Lest you think Robin is just speculating about economic growth in the Age of Em, here’s his punchline: “For a concrete estimate to use in the rest of this book, based on all of the above, I
choose an economic doubling time of 1 month.”  Personally, I’d be amazed if an em economy doubled the global economy’s annual growth rate.  Which would be awesome, of course.
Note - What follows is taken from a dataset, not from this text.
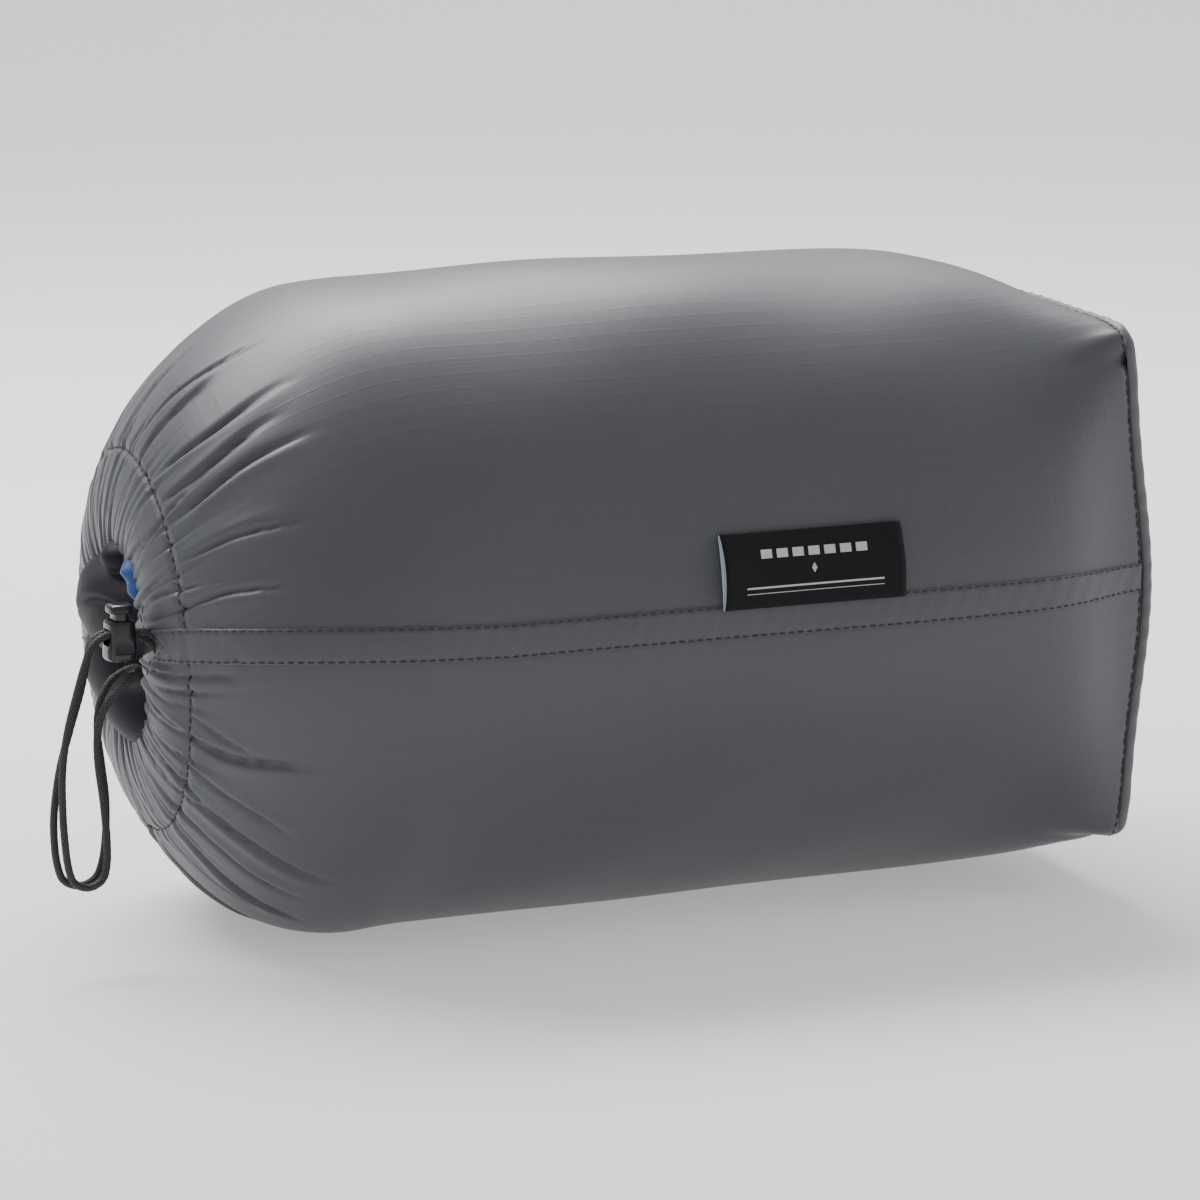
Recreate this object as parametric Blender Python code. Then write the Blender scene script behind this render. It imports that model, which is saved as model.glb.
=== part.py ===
"""A camp quilt of down, stuffed into its drawcord sack, which lies on its side.

Metres, +Z up. X runs along the sack, from the gathered mouth at -X to the square base at +X.
The origin is on the floor under the middle of the sack.
"""

import math

import bmesh
import bpy
import numpy as np
from mathutils import Matrix, Vector

MM = 0.001
WELD = 0.004  # points closer than this, in millimetres, are one

# The sack, in millimetres.
BODY_RADIUS = 86.4
SQUARE_POWER = 12.0  # how square the base is, and over what length that fades into the round
SQUARE_FADE = 8.5
SHOULDER_START = 205.9  # distance from the base where the body begins to close in
SHOULDER_LENGTH = 66.5
SHOULDER_POWER = 1.87
STITCH_RADIUS = 50.6  # the ring of stitches between the side panel and the drawcord channel
RIM_RADIUS = 25.0
RIM_RISE = 5.5  # the rim stands this much further out than the stitch ring
MOUTH_DROP = 5.6
MOUTH_TURN = math.radians(5.5)
MOUTH_TIP = math.radians(3.0)
FABRIC = 0.8
GAP = 0.35
BASE_DOME = 11.0
BASE_BOW = 5.5
BASE_MIDDLE_X = 130.5  # where the base plane lies along X
AXIS_HEIGHT = BODY_RADIUS
# From the sack's own lines to the frame, whose origin is under the middle of everything but the cord.
FRAME_SHIFT = Vector((-0.075, 0.715, -1.66))

# The drawcord and its lock.
CORD_RADIUS = 1.0
CHANNEL_HALF = 1.9
EXIT_ANGLE = math.radians(172.0)  # from +Y, over the top
EXIT_HALF_GAP = math.radians(7.5)
CORD_RING_RADIUS = 30.0
LOCK_X = -144.0
LOCK_Y = -33.0
LOCK_BOTTOM = AXIS_HEIGHT - 4.0
LOCK_BODY_HEIGHT = 10.3
LOCK_TRAVEL = 1.8
STRAND_HEIGHT = 7.0
STRAND_OFFSET = 1.15
WINDOW_HEIGHT = 4.4
WINDOW_BOTTOM = 3.9
WINDOW_WIDTH = 4.9

# The side seam and its label.
SEAM_ANGLE = math.radians(178.0)
SEAM_WIDTH = 9.0
SEAM_THICKNESS = 0.5
LABEL_FROM_BASE = 77.0
LABEL_LENGTH = 52.0
LABEL_HEIGHT = 19.0
LABEL_HINGE_LIFT = 1.6  # height over the sack of the line the label turns about

# The quilt inside.
QUILT_INSET = 1.5
QUILT_END = 1.8
QUILT_SHELL = 0.6
FILL_INSET = QUILT_SHELL + 0.6
SLIT_HALF = math.radians(1.2)
BULGE = 9.0
CHAMBERS = 4
LINING_HALF = 1.0
LINING_SHEET = 0.6
BAFFLE = 0.6
FOLD_Y = 70.0

AROUND = 32  # sides of the sack's tube
REST_SHARE = math.cos(2 * math.pi / AROUND)  # the sack lies flat this share of its radius down


def clear_scene():
    for thing in list(bpy.data.objects):
        bpy.data.objects.remove(thing)


def material(name, colour, roughness, metallic=0.0):
    made = bpy.data.materials.new(name)
    made.use_nodes = True
    shader = made.node_tree.nodes["Principled BSDF"]
    shader.inputs["Base Color"].default_value = (*colour, 1.0)
    shader.inputs["Roughness"].default_value = roughness
    shader.inputs["Metallic"].default_value = metallic
    return made


def sack_nylon(name):
    return material(name, (0.105, 0.112, 0.125), 0.5)


def shell_nylon(name):
    return material(name, (0.045, 0.045, 0.055), 0.55)


def lining_nylon(name):
    return material(name, (0.04, 0.1, 0.25), 0.5)


def down_fill(name):
    return material(name, (0.85, 0.83, 0.78), 0.95)


def baffle_mesh(name):
    return material(name, (0.7, 0.7, 0.7), 0.8)


def cord_braid(name):
    return material(name, (0.01, 0.011, 0.013), 0.75)


def lock_plastic(name):
    return material(name, (0.012, 0.013, 0.015), 0.3)


def put(name, mesh, look, origin=(0.0, 0.0, 0.0), smooth=True):
    """An object of that mesh, whose points are in millimetres, with its origin where told."""
    place = Vector(origin)
    mesh.transform(Matrix.Scale(MM, 4) @ Matrix.Translation(-place))
    if smooth:
        mesh.shade_smooth()
        mesh.set_sharp_from_angle(angle=math.radians(40))
    mesh.materials.append(look(name))
    made = bpy.data.objects.new(name, mesh)
    made.location = (place + FRAME_SHIFT) * MM
    bpy.context.scene.collection.objects.link(made)
    return made


def loft(name, rings, wrap=False, flip=False):
    """A closed mesh over rings of points. Its ends are capped, or meet each other with wrap.

    Every patch is split along the same diagonal, or the other one with flip, so that skins
    that lie over each other stay clear.
    """
    count = len(rings[0])
    bm = bmesh.new()
    rows = [[bm.verts.new(point) for point in ring] for ring in rings]
    pairs = list(zip(rows, rows[1:]))
    if wrap:
        pairs.append((rows[-1], rows[0]))
    for one, two in pairs:
        for i in range(count):
            j = (i + 1) % count
            a, b, c, d = one[i], one[j], two[j], two[i]
            if flip:
                a, b, c, d = b, c, d, a
            bm.faces.new((a, b, c))
            bm.faces.new((a, c, d))
    if not wrap:
        bm.faces.new(list(reversed(rows[0])))
        bm.faces.new(rows[-1])
    bmesh.ops.recalc_face_normals(bm, faces=bm.faces)
    if bm.calc_volume(signed=True) < 0:
        bmesh.ops.reverse_faces(bm, faces=bm.faces)
    mesh = bpy.data.meshes.new(name)
    bm.to_mesh(mesh)
    bm.free()
    return mesh


def box(low, high):
    mesh = bpy.data.meshes.new("box")
    bm = bmesh.new()
    bmesh.ops.create_cube(bm, size=1.0)
    size = Vector(high) - Vector(low)
    middle = (Vector(high) + Vector(low)) / 2
    for vert in bm.verts:
        vert.co = middle + Vector(a * b for a, b in zip(vert.co, size))
    bm.to_mesh(mesh)
    bm.free()
    return mesh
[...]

10. Robin’s argument against the Terminator scenario is much weaker than it looks.  His words:

Because ordinary humans originally owned everything from which the em economy arose, as a group they could retain substantial wealth in the new era. Humans could own real estate, stocks, bonds, patents, etc. Thus a reasonable hope is that ordinary humans become the retirees of this new world. We don’t today kill all the retirees in our world, and then take all their stuff, in part because such actions would threaten the stability of the legal, financial, and political world on which we all rely, and in part because we have many direct social ties to retirees. Yes we humans all expect to retire today, while ems don’t expect to become human, but em retirees are vulnerable in similar ways to humans. So ems may be reluctant to expropriate or exterminate ordinary humans if ems rely on the same or closely interconnected legal, financial, and political systems as humans, and if ems retain many direct social ties to ordinary humans.

The problem: As Robin explains, in one human year, ems experience millennia.  So even if each generation of ems only has a .5% chance of expropriating humanity, the chance of expropriation per human year is around 40%.  If Robin’s general picture is correct, what the ems see as the end of age-old human dominance will happen right before the eyes of the Age of Em’s first generation of humans.  With fire and blood.

P.S. Is there a contradiction between Criticism #5 and Criticism #10?  No.  Criticism #5 says existing humans would be pleased to live in the Age of Em as Robin describes it.  Criticism #10 says existing humans would be horrified by the Age of Em as the logic of Robin’s position suggests it would unfold.

P.P.S. Fortunately, per Criticism #6, Robin’s analogies between humans and ems are largely spurious.  If ems ever came into being, they’d be heavily selected for docility and pose no serious threat to mankind even in the long-run.  So despite everything, I hope the Age of Em comes.  I just think it’s astronomically unlikely.